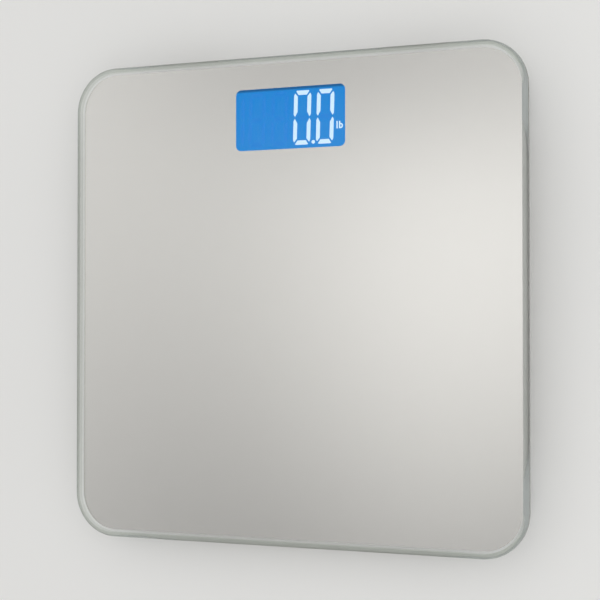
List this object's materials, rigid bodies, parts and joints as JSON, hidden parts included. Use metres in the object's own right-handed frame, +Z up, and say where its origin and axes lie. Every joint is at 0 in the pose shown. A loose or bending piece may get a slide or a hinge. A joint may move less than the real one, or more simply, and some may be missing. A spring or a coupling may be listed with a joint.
{
  "type": "digital bathroom scale",
  "caption": "Square glass bathroom scale with rounded corners, silver underside print, blue backlit digital display, and sprung load-cell feet.",
  "frame": {"origin": "on the floor, under the centre of the platform", "axes": "+Z up, +Y from the platform's centre to the display end, +X to the reader's right"},
  "size_m": [0.3, 0.3, 0.024],
  "materials": {
    "clear_glass": "clear, polished edge",
    "silver_ink": "fine metallic print",
    "foam_tape": "foam",
    "silicone": "soft silicone",
    "grey_abs": "moulded, fine texture",
    "dark_abs": "moulded, satin",
    "black_foam": "matt foam",
    "white_abs": "moulded, satin",
    "polarizer": "tinted film",
    "display_glass": "clear",
    "lit_segments": "glowing",
    "unlit_segments": "dark blue",
    "blue_film": "glowing blue film",
    "white_film": "matt film",
    "blue_acrylic": "clear acrylic",
    "led_epoxy": "lit LED",
    "black_rubber": "matt",
    "green_laminate": "solder mask",
    "chip_epoxy": "moulded epoxy",
    "capacitor_body": "ceramic",
    "chip_ceramic": "ceramic",
    "nylon": "moulded nylon",
    "nickel_steel": "nickel plated",
    "zinc_steel": "zinc plated",
    "cell_can": "printed sleeve, no text",
    "wire_pvc": "insulated wire",
    "pad_rubber": "matt"
  },
  "bodies": {
    "platform": {"glass_platform": "clear_glass", "silver_print": "silver_ink", "mounting_tape": "foam_tape", "foot_pod_toe_left": "grey_abs", "foot_pod_toe_right": "grey_abs", "foot_pod_heel_left": "grey_abs", "foot_pod_heel_right": "grey_abs", "load_cell_toe_left": "zinc_steel", "load_cell_toe_right": "zinc_steel", "load_cell_heel_left": "zinc_steel", "load_cell_heel_right": "zinc_steel", "cell_wires_toe_left": "wire_pvc", "cell_wires_toe_right": "wire_pvc", "cell_wires_heel_left": "wire_pvc", "cell_wires_heel_right": "wire_pvc", "strain_gauges": "silicone", "upper_duct_left": "grey_abs", "upper_duct_right": "grey_abs", "side_duct_left": "grey_abs", "side_duct_right": "grey_abs", "electronics_housing": "grey_abs", "window_gasket": "black_foam", "lcd_frame": "white_abs", "lcd_front_polarizer": "polarizer", "lcd_front_glass": "display_glass", "lcd_segments_lit": "lit_segments", "lcd_segments_unlit": "unlit_segments", "lcd_rear_glass": "display_glass", "lcd_rear_polarizer": "blue_film", "backlight_diffuser": "white_film", "backlight_guide": "blue_acrylic", "backlight_leds": "led_epoxy", "backlight_reflector": "white_film", "rubber_connector": "black_rubber", "circuit_board": "green_laminate", "controller_chip": "chip_epoxy", "amplifier_chip": "chip_epoxy", "crystal": "nickel_steel", "capacitors": "capacitor_body", "resistors": "chip_ceramic", "load_cell_sockets": "nylon", "unit_switch": "nickel_steel", "board_screws": "zinc_steel", "battery_cell_front": "cell_can", "battery_cell_rear": "cell_can", "battery_springs": "nickel_steel", "battery_contacts": "nickel_steel", "battery_leads": "wire_pvc"},
    "foot_toe_left": {"foot_disc_toe_left": "grey_abs", "foot_pad_toe_left": "pad_rubber"},
    "foot_toe_right": {"foot_disc_toe_right": "grey_abs", "foot_pad_toe_right": "pad_rubber"},
    "foot_heel_left": {"foot_disc_heel_left": "grey_abs", "foot_pad_heel_left": "pad_rubber"},
    "foot_heel_right": {"foot_disc_heel_right": "grey_abs", "foot_pad_heel_right": "pad_rubber"},
    "battery_door": {"battery_door": "grey_abs"},
    "unit_button": {"unit_button": "dark_abs"},
    "switch_plunger": {"unit_switch_plunger": "dark_abs"}
  },
  "joints": [
    {"name": "foot_slide_toe_left", "type": "slide", "parent": "platform", "child": "foot_toe_left", "axis": [0, 0, 1], "range_m": [-0.0005, 0.0003], "stiffness_N_per_m": 20000, "springref_m": -0.0002},
    {"name": "foot_slide_toe_right", "type": "slide", "parent": "platform", "child": "foot_toe_right", "axis": [0, 0, 1], "range_m": [-0.0005, 0.0003], "stiffness_N_per_m": 20000, "springref_m": -0.0002},
    {"name": "foot_slide_heel_left", "type": "slide", "parent": "platform", "child": "foot_heel_left", "axis": [0, 0, 1], "range_m": [-0.0005, 0.0003], "stiffness_N_per_m": 20000, "springref_m": -0.0002},
    {"name": "foot_slide_heel_right", "type": "slide", "parent": "platform", "child": "foot_heel_right", "axis": [0, 0, 1], "range_m": [-0.0005, 0.0003], "stiffness_N_per_m": 20000, "springref_m": -0.0002},
    {"name": "battery_door_hinge", "type": "hinge", "parent": "platform", "child": "battery_door", "pos_m": [0, 0.05935, 0.0053], "axis": [-1, 0, 0], "range_deg": [0, 80]},
    {"name": "unit_button_press", "type": "slide", "parent": "platform", "child": "unit_button", "axis": [0, 0, 1], "range_m": [0, 0.0003], "stiffness_N_per_m": 800, "springref_m": -0.0001},
    {"name": "unit_switch_press", "type": "slide", "parent": "platform", "child": "switch_plunger", "axis": [0, 0, 1], "range_m": [0, 0.0003]}
  ],
  "couplings": [
    {"joint": "unit_switch_press", "follows": "unit_button_press", "ratio": 1}
  ]
}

* _Exercise_
How many lines in the listing contain "materials"? Answer with the number alone.

* _Worked solution_
2